Concrete strengthened with graphene has been used in its first commercial project in a suspended floor slab at Manchester’s Mayfield regeneration scheme.
Concretene uses graphene to significantly improve the mechanical performance of concrete allowing for reductions in the amount of material used and the need for steel reinforcement.
At developer U+I’s Mayfield site it has been used to create a new 54x14metre mezzanine floor which will become a roller disco at the Escape to Freight Island attraction within Depot Mayfield.
The Concretene pour overseen by Nationwide Engineering used the material developed by the University of Manchester’s Graphene Engineering Innovation Centre (GEIC).

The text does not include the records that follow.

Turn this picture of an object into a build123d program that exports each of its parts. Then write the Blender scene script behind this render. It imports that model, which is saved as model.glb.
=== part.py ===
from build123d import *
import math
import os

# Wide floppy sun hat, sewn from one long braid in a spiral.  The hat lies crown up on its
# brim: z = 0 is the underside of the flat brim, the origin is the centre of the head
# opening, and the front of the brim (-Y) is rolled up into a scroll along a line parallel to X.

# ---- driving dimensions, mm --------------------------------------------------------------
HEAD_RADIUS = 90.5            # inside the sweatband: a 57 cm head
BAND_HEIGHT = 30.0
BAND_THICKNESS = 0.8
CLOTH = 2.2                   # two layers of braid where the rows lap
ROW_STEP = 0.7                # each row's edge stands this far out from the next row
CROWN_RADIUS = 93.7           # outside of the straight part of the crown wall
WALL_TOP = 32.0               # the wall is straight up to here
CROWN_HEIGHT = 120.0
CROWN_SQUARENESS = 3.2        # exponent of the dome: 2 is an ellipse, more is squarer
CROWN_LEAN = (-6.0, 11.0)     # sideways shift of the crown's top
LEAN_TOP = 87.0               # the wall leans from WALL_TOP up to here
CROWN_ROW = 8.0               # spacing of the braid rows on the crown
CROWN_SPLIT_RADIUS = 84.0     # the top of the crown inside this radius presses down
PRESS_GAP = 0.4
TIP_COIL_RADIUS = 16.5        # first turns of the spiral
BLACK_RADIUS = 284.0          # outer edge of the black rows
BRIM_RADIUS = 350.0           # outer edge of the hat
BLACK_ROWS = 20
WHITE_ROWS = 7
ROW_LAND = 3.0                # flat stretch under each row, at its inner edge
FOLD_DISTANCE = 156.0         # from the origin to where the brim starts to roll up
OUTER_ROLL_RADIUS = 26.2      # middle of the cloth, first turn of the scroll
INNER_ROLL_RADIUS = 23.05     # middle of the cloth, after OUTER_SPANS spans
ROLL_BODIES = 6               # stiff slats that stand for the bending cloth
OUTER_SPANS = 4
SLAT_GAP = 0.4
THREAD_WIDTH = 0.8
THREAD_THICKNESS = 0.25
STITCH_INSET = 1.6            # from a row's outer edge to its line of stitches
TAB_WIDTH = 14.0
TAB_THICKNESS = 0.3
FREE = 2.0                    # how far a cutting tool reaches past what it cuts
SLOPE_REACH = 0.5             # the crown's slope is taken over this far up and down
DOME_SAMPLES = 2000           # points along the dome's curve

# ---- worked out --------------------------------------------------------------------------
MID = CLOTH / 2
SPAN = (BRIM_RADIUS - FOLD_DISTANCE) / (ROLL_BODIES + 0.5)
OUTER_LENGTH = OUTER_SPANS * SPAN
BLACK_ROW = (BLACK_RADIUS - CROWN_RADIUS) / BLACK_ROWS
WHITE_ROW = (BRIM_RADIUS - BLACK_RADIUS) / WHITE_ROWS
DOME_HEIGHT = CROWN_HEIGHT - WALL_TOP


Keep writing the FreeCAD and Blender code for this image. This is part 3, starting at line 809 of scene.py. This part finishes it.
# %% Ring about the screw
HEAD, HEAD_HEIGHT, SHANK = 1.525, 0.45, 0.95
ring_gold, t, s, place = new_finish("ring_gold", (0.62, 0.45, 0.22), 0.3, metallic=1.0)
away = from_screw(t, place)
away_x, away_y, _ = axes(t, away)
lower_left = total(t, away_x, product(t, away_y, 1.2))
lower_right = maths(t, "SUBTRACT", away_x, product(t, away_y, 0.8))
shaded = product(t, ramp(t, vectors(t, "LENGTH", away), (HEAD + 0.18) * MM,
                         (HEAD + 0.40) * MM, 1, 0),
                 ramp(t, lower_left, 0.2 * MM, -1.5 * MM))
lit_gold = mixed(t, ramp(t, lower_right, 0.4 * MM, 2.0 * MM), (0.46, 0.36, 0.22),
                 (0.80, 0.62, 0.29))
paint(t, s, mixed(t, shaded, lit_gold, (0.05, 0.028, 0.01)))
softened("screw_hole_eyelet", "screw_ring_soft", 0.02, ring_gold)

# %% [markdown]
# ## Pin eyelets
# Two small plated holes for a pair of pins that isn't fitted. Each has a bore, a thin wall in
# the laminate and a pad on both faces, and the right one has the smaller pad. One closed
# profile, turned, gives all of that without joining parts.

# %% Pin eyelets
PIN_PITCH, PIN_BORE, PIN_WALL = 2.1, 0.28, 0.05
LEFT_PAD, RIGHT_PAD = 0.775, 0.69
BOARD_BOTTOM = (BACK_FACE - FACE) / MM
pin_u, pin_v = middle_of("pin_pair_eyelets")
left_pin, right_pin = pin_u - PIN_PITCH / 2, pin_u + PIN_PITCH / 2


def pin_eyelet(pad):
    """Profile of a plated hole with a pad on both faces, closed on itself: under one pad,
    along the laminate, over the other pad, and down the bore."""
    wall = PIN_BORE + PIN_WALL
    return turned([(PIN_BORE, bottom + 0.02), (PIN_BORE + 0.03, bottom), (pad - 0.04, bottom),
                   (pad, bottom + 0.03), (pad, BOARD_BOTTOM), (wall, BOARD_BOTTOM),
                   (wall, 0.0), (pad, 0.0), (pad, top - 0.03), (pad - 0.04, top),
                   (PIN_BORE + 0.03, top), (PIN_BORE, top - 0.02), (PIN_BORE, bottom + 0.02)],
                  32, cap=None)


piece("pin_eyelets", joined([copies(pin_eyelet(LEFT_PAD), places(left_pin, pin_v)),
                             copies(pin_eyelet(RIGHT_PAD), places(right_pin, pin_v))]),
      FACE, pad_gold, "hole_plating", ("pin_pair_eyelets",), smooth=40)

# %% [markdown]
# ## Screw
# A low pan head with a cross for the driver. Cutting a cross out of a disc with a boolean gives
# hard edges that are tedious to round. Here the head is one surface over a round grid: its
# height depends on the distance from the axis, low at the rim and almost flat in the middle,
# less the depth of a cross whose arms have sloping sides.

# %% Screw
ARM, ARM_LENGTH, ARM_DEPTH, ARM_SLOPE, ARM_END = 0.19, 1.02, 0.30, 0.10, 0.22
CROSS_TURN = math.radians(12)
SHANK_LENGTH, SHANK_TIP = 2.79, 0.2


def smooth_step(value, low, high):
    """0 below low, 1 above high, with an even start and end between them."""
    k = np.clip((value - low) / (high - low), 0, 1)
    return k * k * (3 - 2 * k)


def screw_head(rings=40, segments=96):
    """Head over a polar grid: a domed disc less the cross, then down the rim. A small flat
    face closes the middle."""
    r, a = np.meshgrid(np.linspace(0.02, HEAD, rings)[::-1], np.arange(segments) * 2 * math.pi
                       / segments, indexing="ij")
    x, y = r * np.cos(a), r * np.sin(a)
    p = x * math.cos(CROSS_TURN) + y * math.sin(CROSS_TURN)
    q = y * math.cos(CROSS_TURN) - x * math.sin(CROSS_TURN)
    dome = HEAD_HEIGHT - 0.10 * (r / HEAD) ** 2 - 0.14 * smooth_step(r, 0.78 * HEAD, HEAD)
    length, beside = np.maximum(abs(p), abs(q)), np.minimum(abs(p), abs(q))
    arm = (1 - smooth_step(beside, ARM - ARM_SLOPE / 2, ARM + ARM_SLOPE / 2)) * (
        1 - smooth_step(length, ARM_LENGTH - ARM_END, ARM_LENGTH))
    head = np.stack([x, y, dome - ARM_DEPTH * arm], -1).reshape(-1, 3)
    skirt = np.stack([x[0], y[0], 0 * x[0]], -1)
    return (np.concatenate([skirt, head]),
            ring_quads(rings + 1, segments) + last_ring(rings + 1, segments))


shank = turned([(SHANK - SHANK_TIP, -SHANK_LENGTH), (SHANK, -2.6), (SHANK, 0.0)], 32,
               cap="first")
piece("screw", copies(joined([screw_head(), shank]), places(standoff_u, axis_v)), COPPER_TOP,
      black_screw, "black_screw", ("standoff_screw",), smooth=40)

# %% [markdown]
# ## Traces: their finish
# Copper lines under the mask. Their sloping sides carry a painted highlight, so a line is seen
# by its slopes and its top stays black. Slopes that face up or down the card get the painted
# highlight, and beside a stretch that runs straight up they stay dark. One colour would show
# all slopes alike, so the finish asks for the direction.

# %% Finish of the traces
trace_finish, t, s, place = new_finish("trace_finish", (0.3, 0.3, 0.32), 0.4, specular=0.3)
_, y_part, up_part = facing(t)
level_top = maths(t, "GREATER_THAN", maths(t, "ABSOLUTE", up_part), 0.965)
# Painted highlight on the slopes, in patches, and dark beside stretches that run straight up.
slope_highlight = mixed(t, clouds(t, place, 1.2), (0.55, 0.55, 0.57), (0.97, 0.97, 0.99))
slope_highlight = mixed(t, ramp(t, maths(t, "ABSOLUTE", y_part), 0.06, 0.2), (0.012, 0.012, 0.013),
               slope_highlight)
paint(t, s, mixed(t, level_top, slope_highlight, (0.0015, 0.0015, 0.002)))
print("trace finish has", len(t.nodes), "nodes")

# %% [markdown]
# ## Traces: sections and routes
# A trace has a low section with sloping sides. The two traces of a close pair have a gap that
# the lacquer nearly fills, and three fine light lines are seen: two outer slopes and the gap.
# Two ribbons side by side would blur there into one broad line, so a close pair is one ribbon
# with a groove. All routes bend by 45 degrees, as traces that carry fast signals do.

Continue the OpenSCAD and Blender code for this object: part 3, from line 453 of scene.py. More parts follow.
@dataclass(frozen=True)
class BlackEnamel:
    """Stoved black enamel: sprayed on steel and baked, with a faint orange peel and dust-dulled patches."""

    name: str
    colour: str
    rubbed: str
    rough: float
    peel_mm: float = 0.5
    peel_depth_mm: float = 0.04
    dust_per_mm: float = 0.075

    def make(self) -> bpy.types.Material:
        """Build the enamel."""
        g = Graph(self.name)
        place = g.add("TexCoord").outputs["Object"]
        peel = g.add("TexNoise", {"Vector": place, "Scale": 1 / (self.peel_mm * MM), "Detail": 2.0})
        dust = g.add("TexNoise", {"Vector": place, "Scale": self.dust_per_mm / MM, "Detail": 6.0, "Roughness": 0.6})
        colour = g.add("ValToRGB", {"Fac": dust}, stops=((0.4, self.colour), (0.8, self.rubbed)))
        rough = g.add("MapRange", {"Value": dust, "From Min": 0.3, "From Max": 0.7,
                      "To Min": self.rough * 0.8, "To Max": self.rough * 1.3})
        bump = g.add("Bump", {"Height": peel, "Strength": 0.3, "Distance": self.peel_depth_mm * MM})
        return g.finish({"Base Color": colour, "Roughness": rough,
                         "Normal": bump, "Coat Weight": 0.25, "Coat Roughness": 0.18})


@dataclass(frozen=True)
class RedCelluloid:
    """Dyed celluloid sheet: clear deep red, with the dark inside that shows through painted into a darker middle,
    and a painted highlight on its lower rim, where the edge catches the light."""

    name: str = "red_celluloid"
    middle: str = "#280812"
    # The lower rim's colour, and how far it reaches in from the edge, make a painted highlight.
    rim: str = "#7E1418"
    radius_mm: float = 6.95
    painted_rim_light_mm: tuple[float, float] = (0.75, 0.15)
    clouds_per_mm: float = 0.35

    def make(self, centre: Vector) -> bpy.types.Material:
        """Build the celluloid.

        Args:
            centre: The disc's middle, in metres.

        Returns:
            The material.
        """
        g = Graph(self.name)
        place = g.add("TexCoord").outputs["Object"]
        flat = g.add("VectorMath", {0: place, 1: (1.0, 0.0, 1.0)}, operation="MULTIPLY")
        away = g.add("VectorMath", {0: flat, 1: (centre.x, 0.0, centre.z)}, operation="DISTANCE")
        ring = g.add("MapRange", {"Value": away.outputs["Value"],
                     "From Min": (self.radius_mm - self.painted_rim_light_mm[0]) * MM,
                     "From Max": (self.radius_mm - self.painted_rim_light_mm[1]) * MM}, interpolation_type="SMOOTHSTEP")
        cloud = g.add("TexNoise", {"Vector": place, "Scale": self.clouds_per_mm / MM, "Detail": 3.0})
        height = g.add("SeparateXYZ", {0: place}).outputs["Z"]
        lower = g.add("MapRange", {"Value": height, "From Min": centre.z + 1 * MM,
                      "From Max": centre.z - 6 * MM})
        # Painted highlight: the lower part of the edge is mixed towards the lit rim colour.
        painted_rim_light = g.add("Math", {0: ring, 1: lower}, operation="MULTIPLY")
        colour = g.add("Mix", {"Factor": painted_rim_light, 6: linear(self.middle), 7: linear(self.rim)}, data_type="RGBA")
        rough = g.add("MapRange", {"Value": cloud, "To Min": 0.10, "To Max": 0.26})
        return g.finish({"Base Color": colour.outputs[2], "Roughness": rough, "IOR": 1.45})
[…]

Nationwide Engineering founder Alex McDermott said:Today is a huge milestone for the team, as not only is this our first commercial use of Concretene, but also the first suspended slab as used in high rise developments
“As world leaders in Graphene Enhanced Concrete technology, the interest from the international building industry has been beyond expectations, as looming legislation is forcing significant carbon reductions throughout construction.
“Our partnership with the University has fast-tracked the development of Concretene, going from lab to product in 18 months.”
Concretene can reduce the amount of concrete required in construction projects by as much as 30% and also offers efficiency savings by slashing drying time from 28 days to just 12 hours.